RunsWithSoda, definitely; it's hard not to shut down at times like these. It feels defeating. Despite how it feels, though, I always keep trying.
I've had some version of those words said to me as well over the years, and I've definitely been bothered by them, but now I tend to react differently. When someone says "Boy you sure don't talk much do ya?" or something of the like, I've often responded with "I guess I just like to listen instead" which often tends to throw people for a loop, especially those who jabber jaw a mile a minute. Now, to be fair, I am basically lying through my teeth here because I don't like to listen to probably 90% of people that I encounter on a daily basis, but the message generally has the desired effect - it tends to shut them up and move along. More importantly though, I no longer feel bad about being quiet or reserved. In my opinion and I imagine many of yours, taking the time to pick and choose your words and really make an effort to try and listen, think and respond is far more important than spitting out nonsense after nonsense, cliche after cliche, bla bla bla after bla bla bla just for the sake of being "socially normal" or whatever. Talking for the sake of talking is ridiculous in my opinion and not that I'm saying that everyone does this, but not everyone has something to add to every conversation and some people need to respect that.

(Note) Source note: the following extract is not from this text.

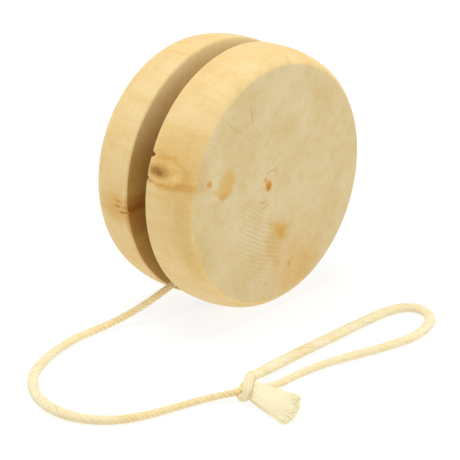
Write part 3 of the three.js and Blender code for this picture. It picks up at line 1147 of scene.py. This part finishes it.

Jim, your response would definitely be more tactful. I suppose I also think most responses, that one included, are further examples of "talking for the sake of talking", as you called it. When confronted with situations like this, answering in any way sometimes feels like providing the provokers with exactly what they were looking for: a reaction. Not responding may not help, but it sure feels appropriate. Maybe that's just my self-righteousness coming out, though.